Task prompt: In the material below, find each line holding the string "part" and copy it.

Material provided:
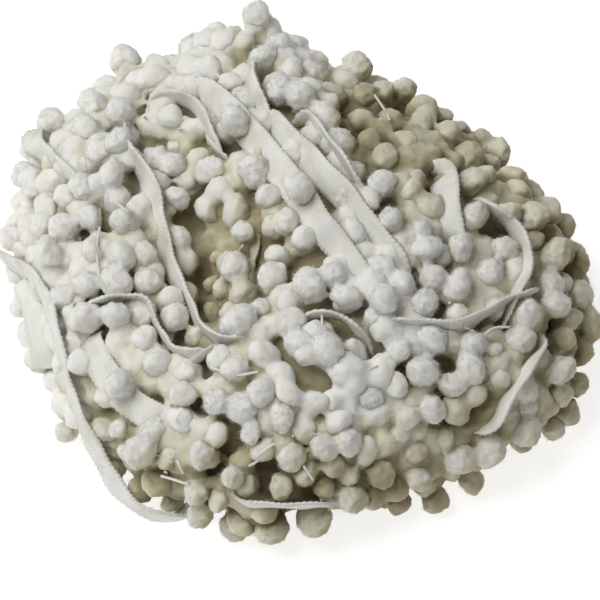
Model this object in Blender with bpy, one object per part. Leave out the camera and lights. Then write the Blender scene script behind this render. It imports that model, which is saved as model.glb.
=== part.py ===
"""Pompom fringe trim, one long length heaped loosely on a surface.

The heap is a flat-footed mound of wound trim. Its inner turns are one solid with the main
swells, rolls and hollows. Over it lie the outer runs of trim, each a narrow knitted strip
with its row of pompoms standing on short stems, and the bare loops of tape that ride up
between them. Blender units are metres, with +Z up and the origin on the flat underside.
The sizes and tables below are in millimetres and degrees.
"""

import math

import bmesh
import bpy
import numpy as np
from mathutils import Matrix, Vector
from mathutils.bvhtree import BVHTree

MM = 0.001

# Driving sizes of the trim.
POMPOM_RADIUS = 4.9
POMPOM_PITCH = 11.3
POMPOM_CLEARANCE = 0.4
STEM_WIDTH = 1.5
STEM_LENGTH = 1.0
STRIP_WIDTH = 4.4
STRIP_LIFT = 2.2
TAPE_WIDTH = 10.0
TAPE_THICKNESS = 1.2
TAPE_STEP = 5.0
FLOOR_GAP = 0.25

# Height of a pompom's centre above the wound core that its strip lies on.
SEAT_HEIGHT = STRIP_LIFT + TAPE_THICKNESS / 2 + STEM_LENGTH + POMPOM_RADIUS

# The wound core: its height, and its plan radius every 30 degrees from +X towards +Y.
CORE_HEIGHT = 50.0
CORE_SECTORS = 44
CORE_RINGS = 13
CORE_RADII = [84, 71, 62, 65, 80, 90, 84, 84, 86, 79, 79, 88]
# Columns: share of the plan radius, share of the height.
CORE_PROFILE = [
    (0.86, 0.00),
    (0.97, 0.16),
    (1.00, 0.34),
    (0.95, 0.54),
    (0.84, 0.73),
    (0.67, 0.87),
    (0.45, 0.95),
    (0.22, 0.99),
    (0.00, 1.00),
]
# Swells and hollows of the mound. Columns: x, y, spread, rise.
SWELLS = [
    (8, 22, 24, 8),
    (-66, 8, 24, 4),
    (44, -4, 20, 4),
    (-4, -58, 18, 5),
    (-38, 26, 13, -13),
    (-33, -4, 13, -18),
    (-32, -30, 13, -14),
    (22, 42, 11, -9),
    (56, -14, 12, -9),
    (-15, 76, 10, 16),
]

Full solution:
Model this object in Blender with bpy, one object per part. Leave out the camera and lights. Then write the Blender scene script behind this render. It imports that model, which is saved as model.glb.
=== part.py ===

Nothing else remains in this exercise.